Reinitializing OCR and Voting Disks without reinstalling RAC

To perform the reinstantiation of the OCR and Vote Disks without an RAC reinstallation, perform the following tasks:

  1. 1. Obtain approval for a maintenance window for downtime, to reinitialize OCR. All resources and CRS must be stopped.

  2. 2. Run the rootdelete.sh script and then the rootdeinstall.sh script from the $ORA_CRS_HOME/install directory.

  3. 3. These scripts will stop CRS and clean up SCR settings in /etc/oracle/scls_scr or /var/opt/oracle/scls_scr (depending on your platform) directory and remove contents from OCR and OCR mirror using dd command.

  4. 4. If this succeeds, then reinitialize the OCR and Voting disk. If, for any reason, there is a problem with the script, then you will need to perform a manual clean up as mentioned earlier.

  5. 5. Stop all resources on all nodes in the RAC cluster using the following commands:

srvctl stop database -d <dbname>
srvctl stop asm -n <node name>
srvctl stop nodeapps -n <node name>
  1. 6. Stop CRS on all nodes while logged in as root user:

    Oracle 10.1: /etc/init.d/init.crs stop

    Oracle 10.2 and later: $ORA_CRS_HOME/bin/crsctl stop crs

  2. 7. Format the OCR and voting disk while logged in as root user using the following:

# dd if=/dev/zero of=<OCR disk> bs=125829120 count=1
# dd if=/dev/zero of=<Voting disk> bs=20971520 count=1

Note

If OCR or the Voting is on a shared filesystem, delete them from OS level.

  1. 8. Remove the scls_scr directory on all nodes in order to allow root.sh to re-execute using the following:

# rm -r /etc/oracle/scls_scr
  1. 9. In a new shell window, execute the following root.sh script as the root OS user:

# $ORA_CRS_HOME/root.sh

Note

This needs to be executed on all nodes one after the other (similar to the CRS installation time running root.sh). It cannot be executed at the same time on all nodes.

  1. 10. Once root.sh successfully completes execution on all nodes, CRS should start automatically.

  2. 11. If VIPCA errors at the root.sh for the last node in the cluster due to an IP address issue, run the VIPCA manually from an X-Window session with the display set up correctly to create the VIP/ONS/GSD resources.

# cd $ORA_CRS_HOME/bin
# vipca
  1. 12. Run oifcfg to configure the private interface.
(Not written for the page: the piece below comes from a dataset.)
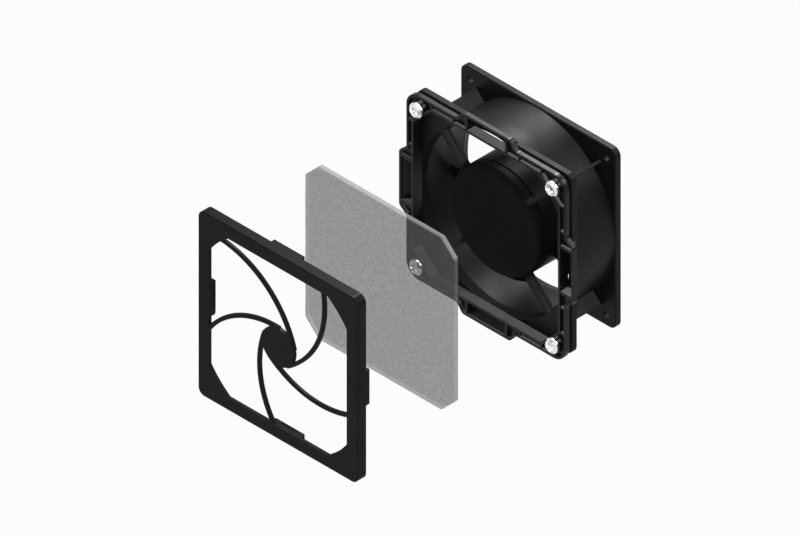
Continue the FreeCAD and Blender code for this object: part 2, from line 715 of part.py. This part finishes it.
def snap_cover():
    """Square cover with a swirl guard and a clip tab in the middle of each side."""
    frame = prism(square_corners(COVER_HALF, COVER_CORNER_R), COVER_FRONT, COVER_BACK)
    frame = bevelled(frame, COVER_BEVEL, COVER_FRONT)
    room = square_corners(SKIRT_INSIDE, COVER_INSIDE_R)
    frame = frame.cut(prism(room, COVER_PLATE_BACK, COVER_BACK + BEYOND))
    opening = prism(square_corners(COVER_OPENING_HALF, 0), COVER_FRONT - BEYOND, COVER_PLATE_BACK + BEYOND)
    opening = opening.common(disc(COVER_OPENING_R, COVER_FRONT - BEYOND, COVER_PLATE_BACK + BEYOND))
    frame = frame.cut(opening)
    reach = prism(square_corners(COVER_OPENING_HALF + ARM_HOLD, 0), COVER_FRONT, COVER_PLATE_BACK)
    reach = reach.common(disc(COVER_OPENING_R + ARM_HOLD, COVER_FRONT, COVER_PLATE_BACK))
    arm = cover_arm()
    arms = [copy.common(reach) for copy in around(arm, ARM_COUNT)]
    inside = COVER_HALF - TAB_T
    tab = block(inside, COVER_HALF, COVER_PLATE_BACK, COVER_BACK + TAB_LENGTH, -TAB_HALF, TAB_HALF)
    end = COVER_BACK + TAB_LENGTH
    outer_end = [edge for edge in edges_at_depth(tab, end) if edge.CenterOfMass.x > inside + BEYOND]
    tab = tab.makeChamfer(TAB_BEVEL, outer_end)
    ridge_foot = Vector(inside, end - TAB_RIDGE_BACK, -TAB_HALF / 2)
    ridge = Part.makeCylinder(TAB_RIDGE, TAB_HALF, ridge_foot, Vector(0, 0, 1))
    clip = joined([tab, ridge])
    hub = disc(HUB_DISC_R, COVER_FRONT, COVER_PLATE_BACK)
    return joined([frame, hub] + arms + around(clip, 4))


def filter_mat():
    """Square mat with cut corners, and a pocket behind each corner for a screw head."""
    mat = prism(chamfered_corners(MAT_HALF, 2 * MAT_HALF - MAT_CHAMFER, 0), MAT_FRONT, MAT_BACK)
    pocket = disc(HEAD_R + MAT_POCKET_FIT, MAT_FRONT + MAT_POCKET_SKIN, MAT_BACK + BEYOND)
    return mat.cut(Part.makeCompound(at_holes(pocket)))


def terminals():
    """The two flat terminals, and the block that holds them against the duct."""
    foot = -FAN_HALF + BLOCK_EDGE
    level = foot + TERMINAL_T
    middle = FAN_FRONT / 2
    tabs = []
    for offset in (-TERMINAL_PITCH / 2, TERMINAL_PITCH / 2):
        y = middle + offset
        x0, x1 = -BLOCK_NEAR - TERMINAL_IN, -BLOCK_NEAR + TERMINAL_OUT
        tabs.append(block(x0, x1, y - TERMINAL_W / 2, y + TERMINAL_W / 2, level, level + TERMINAL_T))
    pins = Part.makeCompound(tabs)
    y0, y1 = FAN_FRONT + FLANGE_T + BLOCK_GAP, -FLANGE_T - BLOCK_GAP
    body = block(-BLOCK_FAR, -BLOCK_NEAR, y0, y1, foot, -BLOCK_TOP)
    body = body.cut(disc(DUCT_R, FAN_FRONT, 0)).cut(pins)
    return body, pins


def build():
    """Every piece by name, with the mat and the cover standing off in front."""
    body, pins = terminals()
    race_out, race_in = BEARING_R - RACE_T, SHAFT_R + RACE_T
    front_end, rear_end = FRONT_BEARING + BEARING_W, REAR_BEARING + BEARING_W
    return {
        "fan_housing": fan_housing(),
        "motor_cap": motor_cap(),
        "bearing_tube": ring(TUBE_R, BEARING_R, TUBE_FRONT, TUBE_BACK),
        "front_bearing_outer": ring(BEARING_R, race_out, FRONT_BEARING, front_end),
        "front_bearing_balls": bearing_balls(FRONT_BEARING),
        "front_bearing_inner": ring(race_in, SHAFT_R, FRONT_BEARING, front_end),
        "rear_bearing_outer": ring(BEARING_R, race_out, REAR_BEARING, rear_end),
        "rear_bearing_balls": bearing_balls(REAR_BEARING),
        "rear_bearing_inner": ring(race_in, SHAFT_R, REAR_BEARING, rear_end),
        "disc_spring": ring(BEARING_R - WASHER_FIT, race_out, WASHER_FRONT, SPACER_FRONT),
        "bearing_spacer": ring(BEARING_R, BEARING_R - SPACER_T, SPACER_FRONT, REAR_BEARING),
        "shaft": disc(SHAFT_R, SHAFT_FRONT, CUP_END),
        "retaining_ring": retaining_ring(),
        "stator_core": stator_core(),
        "coil_formers": Part.makeCompound(around(coil_former(), POLE_COUNT)),
        "stator_coils": Part.makeCompound(around(stator_coil(), POLE_COUNT)),
        "rotor_cup": rotor_cup(),
        "rotor_bush": rotor_bush(),
        "rotor_core": rotor_core(),
        "rotor_cage": rotor_cage(),
        "impeller": impeller(),
        "terminal_block": body,
        "terminal_tabs": pins,
        "retainer_frame": retainer_frame(),
        "retainer_screws": Part.makeCompound(at_holes(retainer_screw())),
        "retainer_nuts": Part.makeCompound(at_holes(retainer_nut())),
        "filter_mat": moved(filter_mat(), y=-MAT_TRAVEL),
        "snap_cover": moved(snap_cover(), y=-MAT_TRAVEL - COVER_TRAVEL),
    }


os.makedirs("parts", exist_ok=True)
for name, shape in build().items():
    shape.exportStep("parts/" + name + ".step")
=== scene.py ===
"""Looks of the cabinet filter fan: materials, the filter mat, light and camera. Lengths are in metres."""
import math

import bmesh
import bpy
from mathutils import Matrix, Vector

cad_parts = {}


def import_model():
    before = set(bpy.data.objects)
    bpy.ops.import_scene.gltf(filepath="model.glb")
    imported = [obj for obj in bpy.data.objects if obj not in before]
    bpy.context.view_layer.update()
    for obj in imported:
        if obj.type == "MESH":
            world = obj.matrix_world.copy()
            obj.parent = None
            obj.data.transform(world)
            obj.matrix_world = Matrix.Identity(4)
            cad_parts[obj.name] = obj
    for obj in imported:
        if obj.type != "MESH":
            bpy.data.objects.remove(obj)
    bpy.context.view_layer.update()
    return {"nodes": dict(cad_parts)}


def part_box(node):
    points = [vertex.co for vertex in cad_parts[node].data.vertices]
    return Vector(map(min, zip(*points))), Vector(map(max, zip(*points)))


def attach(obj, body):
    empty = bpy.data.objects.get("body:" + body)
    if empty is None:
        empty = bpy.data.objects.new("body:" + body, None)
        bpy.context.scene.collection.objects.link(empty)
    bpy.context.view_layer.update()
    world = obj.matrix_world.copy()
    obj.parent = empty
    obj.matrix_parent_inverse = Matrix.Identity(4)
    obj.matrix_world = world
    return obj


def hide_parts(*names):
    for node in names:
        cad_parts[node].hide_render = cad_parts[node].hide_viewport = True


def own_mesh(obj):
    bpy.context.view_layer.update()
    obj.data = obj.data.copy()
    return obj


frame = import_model()

MM = 0.001

# Camera: a parallel view from the right, the front and above, equally from all three
VIEW_FROM = Vector((1, -1, 1)).normalized()
LOOK_AT = Vector((-38.8, -71.9, -33.1)) * MM
CAMERA_DISTANCE = 2.0
VIEW_WIDTH = 437.4 * MM

# Light: two strong boxes that show in reflections only, about where the top faces and the faces sloped to
# the right mirror the camera's view, a fill from the front for diffuse light only, a wide box overhead,
# and the sky. Only the box overhead and the sky cast shadows.
TOP_SHINE_WAY = Vector((-0.38, 0.58, 0.72)).normalized()
TOP_SHINE_RADIANCE = 45.0
SIDE_SHINE_WAY = Vector((0.55, 0.58, 0.60)).normalized()
SIDE_SHINE_RADIANCE = 17.0
SHINE_DISTANCE = 0.9
SHINE_SIZE = 0.30, 0.30
FILL_WAY = Vector((0.55, -0.75, 0.36)).normalized()
FILL_DISTANCE = 1.8
FILL_SIZE = 1.2, 1.2
FILL_RADIANCE = 1.6
OVERHEAD_PLACE = Vector((0.2, -0.3, 1.3))
OVERHEAD_AIM = Vector((0, -0.1, 0))
OVERHEAD_SIZE = 1.2, 1.2
OVERHEAD_RADIANCE = 1.0
FAN_TOP = Vector((30, -30, 60)) * MM
SKY_STRENGTH = 0.4

# Floor: where it is seen directly, this share of it glows plain white, and the rest shows the fan's shadow
FLOOR_LEVEL = -0.30
FLOOR_SIZE = 12
FLOOR_GLOW = 0.95

# Plastic: the scale and the depth of its spark-eroded grain
GRAIN = 2600.0
GRAIN_DEPTH = 0.009 * MM

# Paint: radii between which the motor base's dull coat turns into the duct's satin one
DULL_MIDDLE = 35.5 * MM, 38.0 * MM

# Filter mat
MAT_EDGE_ROUND = 0.35 * MM
MAT_CHAMFER = 10.2 * MM
MAT_GRID = 48
MAT_LOFT = 0.12 * MM        # greatest depth of the waves
MAT_WAVE_X = 210.0          # waves of the felt's faces, in radians to the metre
MAT_WAVE_Z = 173.0
MAT_WAVE_ACROSS = 331.0
MAT_WAVE_START = 1.3
MAT_SHARP = math.radians(50)
MAT_SKIN = 0.4 * MM         # felt left in front of a screw head's pocket
SCREW_AT = 52.5 * MM
POCKET_R = 5.2 * MM
POCKET_SIDES = 48
POCKET_LENGTH = 6 * MM      # from a pocket's floor to well behind the mat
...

  2. 13. As the Oracle user, issue the following oifcfg command to set the network interfaces for the cluster nodes:

oifcfg setif -global <if_name>/<subnet>:public
oifcfg setif -global <if_name>/<subnet>:cluster_interconnect
  1. 14. Run the NETCA utility to create a listener. Rename the $ORACLE_HOME/network/admin/listener.ora (under RDBMS ORACLE_HOME) to # $ORACLE_HOME/bin/netca on all cluster nodes. Enter the correct information as prompted. Now, the crs_stat -t output should display the listener resource for all cluster nodes.

Note

The asm_inst_name can only be +ASM1, +ASM2, and so on. Failure to provide the correct name may cause OCR corruption.

  1. 15. Once all resources are registered, start them using the SRVCTL command as the Oracle user:

$ srvctl start asm -n <node_name>
$ srvctl start instance -d <db_name> -i <inst_name>
  1. 16. Check the crs_stat -t output. It should now display all cluster resources with an ONLINE status on ALL nodes.
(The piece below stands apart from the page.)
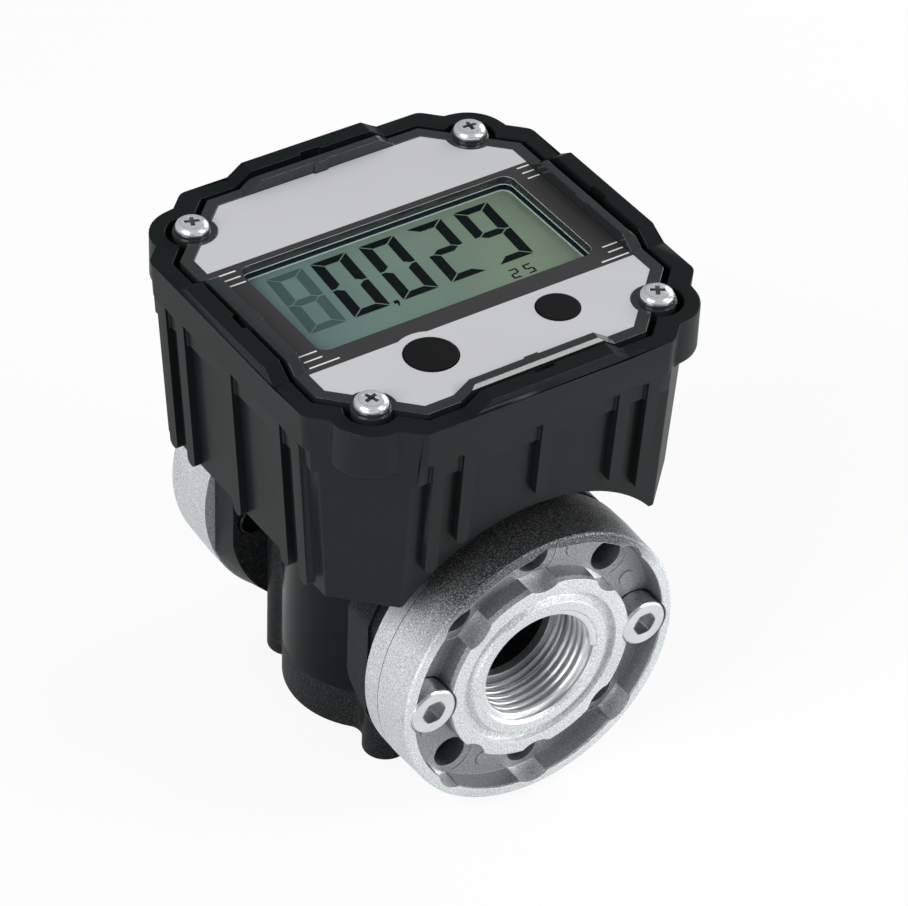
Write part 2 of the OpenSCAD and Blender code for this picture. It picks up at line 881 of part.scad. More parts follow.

Now that we have verified the status for the Clusterware services, we are ready to show you how to use the rootdelete.sh script to remove a node from the Oracle 11g RAC environment.
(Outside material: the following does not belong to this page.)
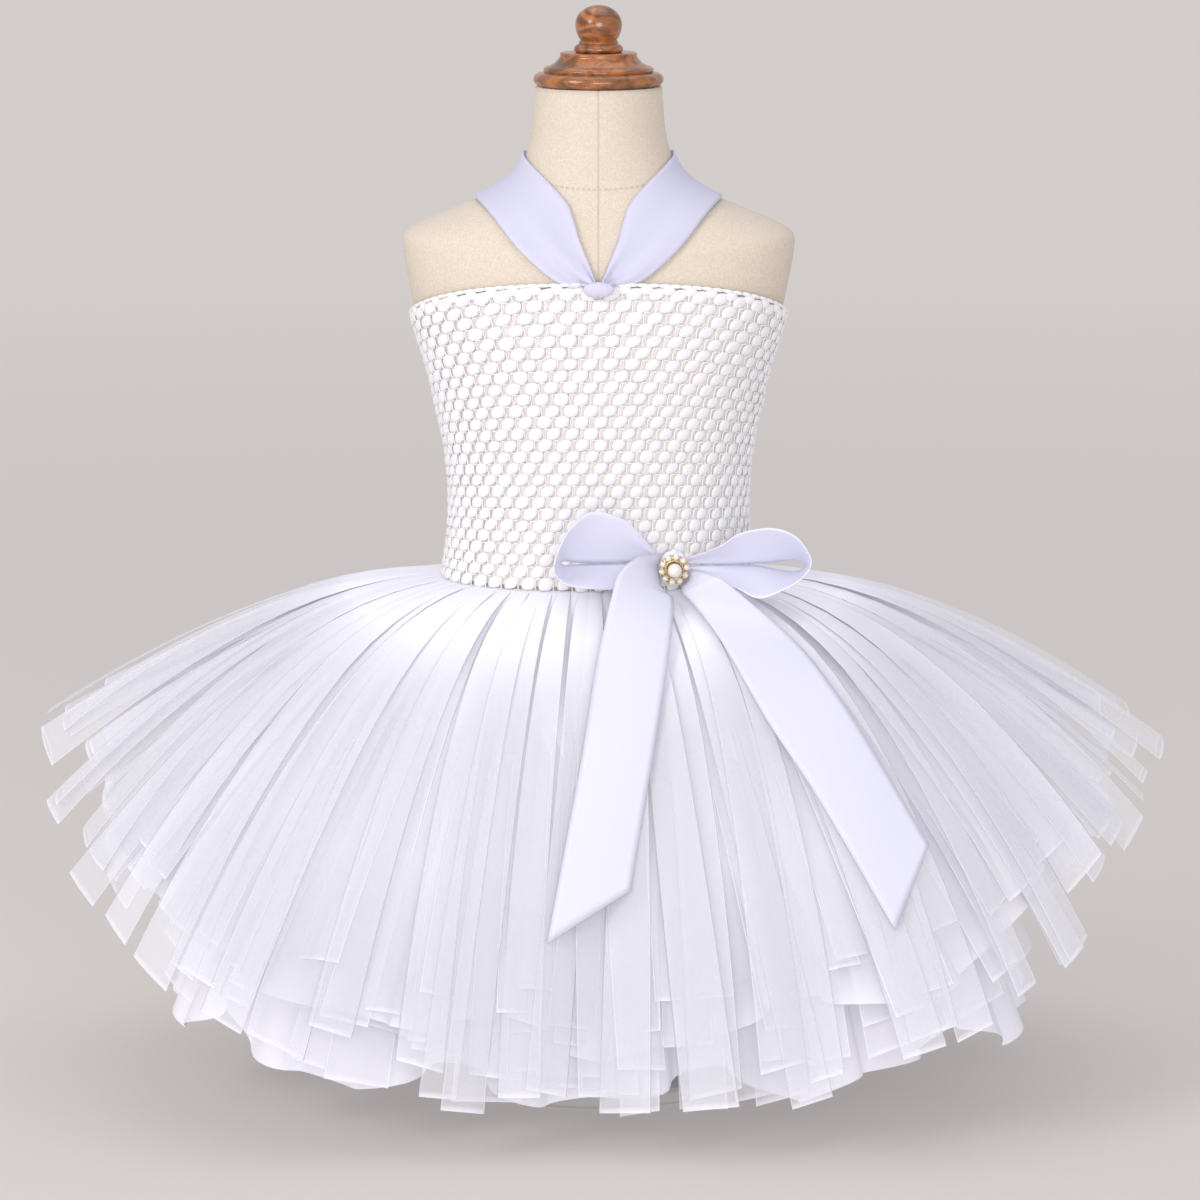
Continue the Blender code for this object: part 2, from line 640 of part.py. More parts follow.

Using ROOTDELETE.SH in debug mode

Oracle 11g provides you with the rootdelete.sh script to remove one or more nodes from the Oracle RAC configuration. To issue the script, you need to run it as the root OS user account by entering the rootdelete.sh command from the Oracle 11g CRS_HOME directory on the master cluster node. The following example shows the option to debug the removal process while executing the rootdelete.sh script:

[root@raclinux1 install]# ./rootdelete.sh
+ ORA_CRS_HOME=/home/oracle/product/11.1.0/crs_raclinux
+ ORACLE_OWNER=oracle
Start of script
+ DBA_GROUP=oinstall
+ USER_ARGS=
+ LOCALNODE=local
+ SHAREDVAR=nosharedvar
+ SHAREDHOME=sharedhome
+ DOWNGRADE=false
+ VERSION=11.1
+ CH=/home/oracle/product/11.1.0/crs_raclinux
+ ORACLE_HOME=/home/oracle/product/11.1.0/crs_raclinux
+ export ORA_CRS_HOME
+ export ORACLE_HOME
.
+ verifyCRSResources
+ VIP_SUFFIX=.vip
+ GSD_SUFFIX=.gsd
+ ONS_SUFFIX=.ons
+ LSNR_SUFFIX=.lsnr
+ DB_SUFFIX=.db
+ /home/oracle/product/11.1.0/crs_raclinux/bin/crs_stat
+ return 0
+ /bin/echo 'Checking to see if Oracle CRS stack is down...'
Checking to see if Oracle CRS stack is down...
+ /home/oracle/product/11.1.0/crs_raclinux/bin/crs_stat
+ /bin/echo 'Oracle CRS stack is not running.'
Oracle CRS stack is not running.
.
+ /bin/echo 'Oracle CRS stack is down now.'
Oracle CRS stack is down now.
.
+ /sbin/init q
+ /bin/echo 'Removing script for Oracle Cluster Ready services'
Removing script for Oracle Cluster Ready services
+ /bin/rm /etc/init.d/init.crs /etc/init.d/init.crsd /etc/init.d/init.cssd
.
+ '[' local = remote ']'
+ /bin/echo 'Cleaning up SCR settings in '\''/etc/oracle/scls_scr'\'''
Cleaning up SCR settings in '/etc/oracle/scls_scr'
+ /bin/rm -rf /etc/oracle/scls_scr
root@raclinux1 install]# ./rootdeinstall.sh
+ ORACLE_OWNER=oracle
+ DBA_GROUP=oinstall
+ ORA_CRS_HOME=/home/oracle/product/11.1.0/crs_raclinux
.
+ /bin/echo 'Removing contents from OCR device'
Removing contents from OCR device
+ /bin/dd if=/dev/zero skip=25 bs=4k count=2560 of=/ocfs21/oradata/test2/ocrtest2
2560+0 records in
2560+0 records out
+ /bin/rm /etc/oracle/ocr.loc
.
+ /bin/chown oracle /oradata/raclinux/ocrtest2
+ /bin/chgrp oinstall /ocfs21/oradata/raclinux/ocrtest2
+ /bin/chmod 644 /ocfs21/oradata/raclinux/ocrtest2

Using rootdeinstall.sh

The rootdeinstall.sh script allows you to format the Oracle Cluster Registry (OCR) by using the Unix/Linux dd command. In addition, it allows you to change the OCR device owner back to the Oracle user and dba group. All you will still need to manually remove the /var/oracle or /tmp/oracle directory to clean up the failed installation.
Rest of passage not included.